Dan Henderson‘s first two fights upon his 2007 return to the UFC, against middleweight champ Anderson Silva and light heavyweight titlist Quinton “Rampage” Jackson, came while “Hendo” still reigned in both of those divisions over in Pride, which the UFC’s parent company had just bought out. In 2013, after Zuffa acquired Strikeforce, that promotion’s lightweight champ, Gilbert Melendez, was matched against UFC champ Benson Henderson.
But the straightforward, classic superfight — the king of the hill in one weight class challenging the alpha male or female in another division — is the holy grail of fisticuffs. It exists in our fertile imaginations more than it does in the annals of MMA. Bellator just booked one: middleweight champion Gegard Mousasi will defend against Rory MacDonald, who owns the welterweight belt, on Sept. 29. But in those two fighters’ former home, the UFC, the 25-year-old promotion’s entire superfight history comes down to GSP vs. BJ II, the forthcoming Miocic vs. Cormier and just one other super event: featherweight champ Conor McGregor‘s 2016 challenge of lightweight titlist Eddie Alvarez.

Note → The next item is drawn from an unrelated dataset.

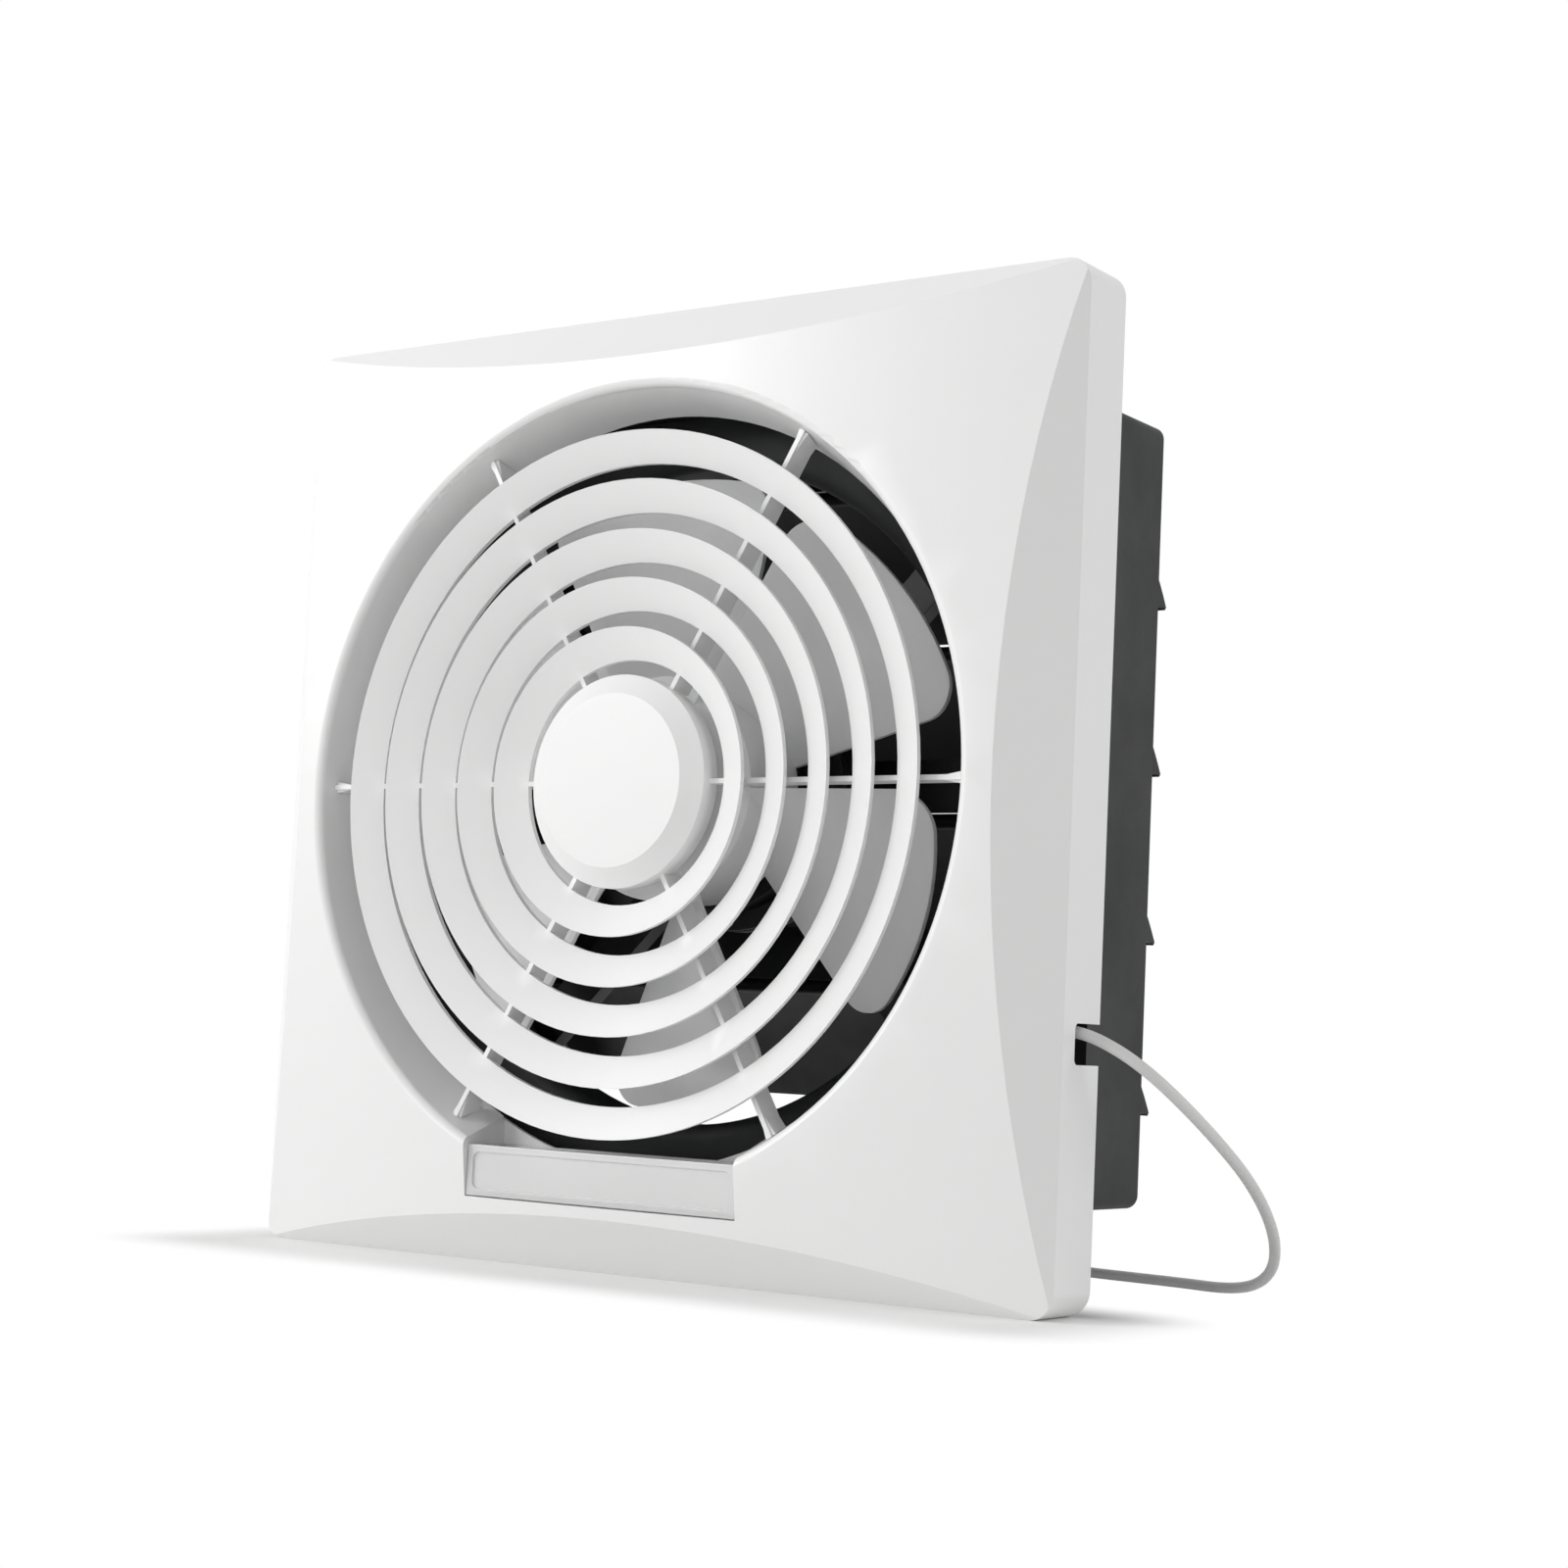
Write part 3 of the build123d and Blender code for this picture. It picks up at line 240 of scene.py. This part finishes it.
def makeMouldedSkin():
    # fine moulded grain, slow colour drift and a change in gloss
    group, given, out = newGroup(
        "mouldedSkin",
        [("Colour", "NodeSocketColor", (0.8, 0.8, 0.8, 1)), ("Drift", "NodeSocketFloat", 0.03),
         ("Drift Scale", "NodeSocketFloat", 9.0), ("Grain Scale", "NodeSocketFloat", 900.0),
         ("Grain", "NodeSocketFloat", 0.2), ("Gloss Low", "NodeSocketFloat", 0.3),
         ("Gloss High", "NodeSocketFloat", 0.4)],
        [("Colour", "NodeSocketColor"), ("Roughness", "NodeSocketFloat"), ("Height", "NodeSocketFloat")])
    nodes, links = group.nodes, group.links
    coords = nodes.new("ShaderNodeTexCoord")
    slow = nodes.new("ShaderNodeTexNoise")
    slow.inputs["Detail"].default_value = 5
    slow.inputs["Roughness"].default_value = 0.6
    links.new(coords.outputs["Object"], slow.inputs["Vector"])
    links.new(given.outputs["Drift Scale"], slow.inputs["Scale"])
    fine = nodes.new("ShaderNodeTexNoise")
    fine.inputs["Detail"].default_value = 3
    links.new(coords.outputs["Object"], fine.inputs["Vector"])
    links.new(given.outputs["Grain Scale"], fine.inputs["Scale"])
    centred = nodes.new("ShaderNodeMath")
    centred.operation = "SUBTRACT"
    centred.inputs[1].default_value = 0.5
    links.new(slow.outputs["Fac"], centred.inputs[0])
    speck = nodes.new("ShaderNodeMath")
    speck.operation = "MULTIPLY_ADD"
    speck.inputs[1].default_value = 0.35
    links.new(fine.outputs["Fac"], speck.inputs[0])
    links.new(centred.outputs[0], speck.inputs[2])
    amount = nodes.new("ShaderNodeMath")
    amount.operation = "MULTIPLY_ADD"
    amount.inputs[2].default_value = 1.0
    links.new(speck.outputs[0], amount.inputs[0])
    links.new(given.outputs["Drift"], amount.inputs[1])
    tint = nodes.new("ShaderNodeVectorMath")
    tint.operation = "SCALE"
    links.new(given.outputs["Colour"], tint.inputs[0])
    links.new(amount.outputs[0], tint.inputs["Scale"])
    links.new(tint.outputs[0], out.inputs["Colour"])
    gloss = nodes.new("ShaderNodeMapRange")
    gloss.inputs["From Min"].default_value = 0.3
    gloss.inputs["From Max"].default_value = 0.7
    links.new(slow.outputs["Fac"], gloss.inputs["Value"])
    links.new(given.outputs["Gloss Low"], gloss.inputs["To Min"])
    links.new(given.outputs["Gloss High"], gloss.inputs["To Max"])
    links.new(gloss.outputs["Result"], out.inputs["Roughness"])
    grain = nodes.new("ShaderNodeMath")
    grain.operation = "MULTIPLY"
    links.new(fine.outputs["Fac"], grain.inputs[0])
    links.new(given.outputs["Grain"], grain.inputs[1])
    links.new(grain.outputs[0], out.inputs["Height"])
    return group


mouldedSkin = makeMouldedSkin()


def makeMoulded(name, look):
    mat = bpy.data.materials.new(name)
    mat.use_nodes = True
    nodes, links = mat.node_tree.nodes, mat.node_tree.links
    shader = nodes["Principled BSDF"]
    skin = nodes.new("ShaderNodeGroup")
    skin.node_tree = mouldedSkin
    skin.inputs["Colour"].default_value = look["colour"]
    skin.inputs["Drift"].default_value = look.get("drift", 0.03)
    skin.inputs["Drift Scale"].default_value = look.get("driftScale", 9)
    skin.inputs["Grain Scale"].default_value = look.get("grainScale", 900)
    skin.inputs["Grain"].default_value = look.get("grain", 0.2)
    skin.inputs["Gloss Low"].default_value = look["gloss"][0]
    skin.inputs["Gloss High"].default_value = look["gloss"][1]
    bump = nodes.new("ShaderNodeBump")
    bump.inputs["Distance"].default_value = look.get("bump", 0.0002)
    bump.inputs["Strength"].default_value = look.get("bumpStrength", 0.25)
    links.new(skin.outputs["Height"], bump.inputs["Height"])
    links.new(skin.outputs["Colour"], shader.inputs["Base Color"])
    links.new(skin.outputs["Roughness"], shader.inputs["Roughness"])
    links.new(bump.outputs["Normal"], shader.inputs["Normal"])
    for socket, value in look.get("shader", {}).items():
        shader.inputs[socket].default_value = value
    return mat


looks = {
    "whitePlastic": {"colour": (0.86, 0.86, 0.858, 1), "gloss": (0.28, 0.36), "drift": 0.02,
                     "grainScale": 420, "bump": 0.00015, "bumpStrength": 0.12},
    "palePlastic": {"colour": (0.92, 0.925, 0.925, 1), "gloss": (0.34, 0.46), "drift": 0.04,
                    "grainScale": 600, "shader": {"Subsurface Weight": 0.3, "Subsurface Scale": 0.006,
                               "Subsurface Radius": (1, 1, 1)}},
    "charcoalPlastic": {"colour": (0.016, 0.0168, 0.018, 1), "gloss": (0.5, 0.68), "drift": 0.5,
                        "driftScale": 26, "grainScale": 1100, "grain": 0.6, "bumpStrength": 0.4,
                        "shader": {"Specular IOR Level": 0.3}},
    "blackPlastic": {"colour": (0.012, 0.012, 0.013, 1), "gloss": (0.38, 0.55), "drift": 0.3,
                     "grainScale": 900, "bumpStrength": 0.3},
    "motorEnamel": {"colour": (0.028, 0.028, 0.03, 1), "gloss": (0.25, 0.4), "drift": 0.2,
                    "grainScale": 260, "bumpStrength": 0.15},
    "laminations": {"colour": (0.36, 0.36, 0.37, 1), "gloss": (0.35, 0.5), "drift": 0.15,
                    "shader": {"Metallic": 1.0}},
    "copperWire": {"colour": (0.62, 0.26, 0.11, 1), "gloss": (0.28, 0.4), "drift": 0.2,
                   "shader": {"Metallic": 1.0}},
    "zincSteel": {"colour": (0.6, 0.6, 0.62, 1), "gloss": (0.2, 0.38), "drift": 0.1, "driftScale": 60,
                  "shader": {"Metallic": 1.0}},
    "paleRubber": {"colour": (0.68, 0.68, 0.675, 1), "gloss": (0.42, 0.55), "drift": 0.04,
                   "grainScale": 700},
    "blackRubber": {"colour": (0.015, 0.015, 0.016, 1), "gloss": (0.5, 0.65), "drift": 0.2},
    "brassPins": {"colour": (0.75, 0.58, 0.28, 1), "gloss": (0.18, 0.3), "drift": 0.1,
                  "shader": {"Metallic": 1.0}},
    "clearPlastic": {"colour": (0.99, 0.99, 0.99, 1), "gloss": (0.1, 0.2), "drift": 0.01,
                     "shader": {"Transmission Weight": 0.4, "IOR": 1.45}},
}
materials = {name: makeMoulded(name, look) for name, look in looks.items()}
print("materials:", len(materials))

# the rigid pieces that keep the CAD shape
dressed = [
    # node, body, look, slot, bevel, sharp angle
    ("front_panel", "fan_body", "whitePlastic", "white_plastic", 0.0007, 14),
    ("oil_cup", "oil_cup", "clearPlastic", "clear_plastic", 0.0004, 30),
    ("body_frame", "fan_body", "charcoalPlastic", "charcoal_plastic", 0.0006, 32),
    ("orifice_ring", "fan_body", "charcoalPlastic", "charcoal_plastic", 0.0004, 32),
    ("orifice_screws", "fan_body", "zincSteel", "zinc_steel", 0.0002, 32),
    ("panel_clips", "fan_body", "zincSteel", "zinc_steel", 0.0002, 32),
    ("motor_bracket", "fan_body", "blackPlastic", "black_plastic", 0.0011, 32),
    ("bracket_screws", "fan_body", "zincSteel", "zinc_steel", 0.0002, 32),
    ("motor_front_bell", "fan_body", "motorEnamel", "motor_steel", 0.0005, 32),
    ("motor_rear_bell", "fan_body", "motorEnamel", "motor_steel", 0.0005, 32),
    ("motor_screws", "fan_body", "zincSteel", "zinc_steel", 0.0002, 32),
    ("stator_core", "fan_body", "laminations", "lamination_steel", 0.0003, 32),
    ("stator_windings", "fan_body", "copperWire", "copper_wire", 0.001, 32),
    ("rotor", "impeller", "laminations", "lamination_steel", 0.0003, 32),
    ("motor_shaft", "impeller", "zincSteel", "zinc_steel", 0.0002, 32),
    ("front_bearing", "fan_body", "zincSteel", "zinc_steel", 0.0003, 32),
    ("rear_bearing", "fan_body", "zincSteel", "zinc_steel", 0.0003, 32),
    ("drive_pin", "impeller", "zincSteel", "zinc_steel", 0.0001, 32),
    ("impeller", "impeller", "palePlastic", "pale_plastic", 0.0005, 40),
    ("spinner_nut", "impeller", "palePlastic", "pale_plastic", 0.0006, 32),
    ("shutter_frame", "fan_body", "charcoalPlastic", "charcoal_plastic", 0.0005, 32),
    ("shutter_screws", "fan_body", "zincSteel", "zinc_steel", 0.0002, 32),
    ("louvre_1", "louvre_1", "charcoalPlastic", "charcoal_plastic", 0.0003, 32),
    ("louvre_2", "louvre_2", "charcoalPlastic", "charcoal_plastic", 0.0003, 32),
    ("louvre_3", "louvre_3", "charcoalPlastic", "charcoal_plastic", 0.0003, 32),
    ("louvre_4", "louvre_4", "charcoalPlastic", "charcoal_plastic", 0.0003, 32),
    ("tie_rod", "tie_rod", "blackPlastic", "black_plastic", 0.0003, 32),
    ("drive_crank", "drive_crank", "motorEnamel", "motor_steel", 0.0003, 32),
    ("shutter_motor", "fan_body", "motorEnamel", "motor_steel", 0.0008, 32),
    ("terminal_cover", "fan_body", "blackPlastic", "black_plastic", 0.0005, 32),
    ("terminal_block", "fan_body", "palePlastic", "pale_plastic", 0.0004, 32),
    ("motor_lead", "fan_body", "blackRubber", "black_rubber", 0, 60),
    ("capacitor", "fan_body", "blackPlastic", "black_plastic", 0.0008, 32),
    ("capacitor_strap", "fan_body", "zincSteel", "zinc_steel", 0.0002, 32),
    ("cord_bush", "fan_body", "paleRubber", "pale_rubber", 0.0003, 32),
    ("plug_pins", "fan_body", "brassPins", "brass_pins", 0.0004, 32),
]
for node, body, look, slotName, bevel, angle in dressed:
    dress(node, body, materials[look], bevel, angle)

# ring grille: raked bands, spokes and the boss
dress("ring_grille", "fan_body", materials["whitePlastic"],
                              0.0005, 32)

# power cord, its coil, the tie and the plug
cord = {
    "thickness": 0.004, "coilMeanR": 0.022, "coilTurns": 4, "coilPitch": 0.0046, "coilLayer": 0.0045,
    "coilX": 0.040, "coilY": 0.118, "tieWall": 0.0009, "tieGap": 0.0003, "perTurn": 16,
}
cordLowZ = floorZ + cord["thickness"] / 2
coilLowZ = cordLowZ + cord["tieWall"] + cord["tieGap"]
coilOutR = cord["coilMeanR"] + cord["coilPitch"] * cord["coilTurns"] / 4
coilEndY = cord["coilY"] + coilOutR
cordRoute = [
    (0.147, -0.012, -0.104),
    (0.147, -0.012, -0.0972),
    (0.1496, -0.012, -0.0900),
    (0.1549, -0.0119, -0.0844),
    (0.1629, -0.0117, -0.0811),
    (0.1756, -0.0114, -0.0820),
    (0.1875, -0.0095, -0.0872),
    (0.1965, -0.0045, -0.0942),
    (0.2020, 0.0045, -0.1020),
    (0.2050, 0.0170, -0.1100),
    (0.2065, 0.0320, -0.1185),
    (0.2065, 0.0500, -0.1280),
    (0.2045, 0.0700, -0.1395),
    (0.1995, 0.0900, -0.1515),
    (0.1905, 0.1085, -0.1625),
    (0.1770, 0.1235, -0.1700),
    (0.1600, 0.1345, cordLowZ),
    (0.1400, 0.1410, cordLowZ),
    (0.1180, 0.1440, cordLowZ),
    (0.0960, 0.1440, cordLowZ + 0.0003),
    (0.0740, 0.1436, coilLowZ),
    (0.0580, coilEndY, coilLowZ),
]


def coilPoint(turn):
    turns = cord["coilTurns"]
    r = coilOutR - cord["coilPitch"] * min(turn, turns - turn)
    climb = min(max((turn - turns / 2) * 2 + 0.5, 0), 1)
    a = pi / 2 + 2 * pi * turn
    z = coilLowZ + cord["coilLayer"] * climb ** 2 * (3 - 2 * climb)
    return (cord["coilX"] + r * cos(a), cord["coilY"] + r * sin(a), z)


def makeCord():
    steps = cord["coilTurns"] * cord["perTurn"]
    coilPoints = [coilPoint(k / cord["perTurn"]) for k in range(steps + 1)]
    endX = cord["coilX"] - cord["thickness"]
    points = cordRoute + coilPoints + [(endX, coilEndY, coilLowZ + cord["coilLayer"])]
    curve = bpy.data.curves.new("powerCord", "CURVE")
    curve.dimensions = "3D"
    spline = curve.splines.new("NURBS")
    spline.points.add(len(points) - 1)
    for point, place in zip(spline.points, points):
        point.co = (*place, 1)
    spline.order_u = 3
    spline.use_endpoint_u = True
    spline.resolution_u = 6
    curve.bevel_depth = cord["thickness"] / 2
    curve.bevel_resolution = 5
    curve.use_fill_caps = True
    obj = bpy.data.objects.new("powerCord", curve)
    scene.collection.objects.link(obj)
    return settle(obj, "fan_body", materials["paleRubber"], ["power_cord", "cord_coil"])


powerCord = makeCord()
tie = dress("coil_tie", "fan_body", materials["blackRubber"], 0.0002, 32)
plug = dress("plug_body", "fan_body", materials["paleRubber"], 0.0008, 32)
print("cord laid")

The buzz surrounding that one mostly reverberated around McGregor’s star power and around the fight’s position atop the Madison Square Garden marquee for a UFC 205 mega-event featuring three title bouts. The superfight angle? That was tempered a bit by the fact that neither McGregor nor Alvarez had defended his belt even once.
Still, Daniel Cormier might want to tack images from this superfight on his vision board rather than set his mind on anything related to the earlier one. Whereas BJ Penn stepped up and got beaten down, Conor McGregor was the one doing the demolition. He fought like he was the big brother, putting Alvarez to bed with shocking ease. The Irishman thus became the first fighter to reign in two UFC weight divisions simultaneously. He took what was his — a matching pair of championship belts — and walked out of the Octagon, having fulfilled the elusive promise of the superfight.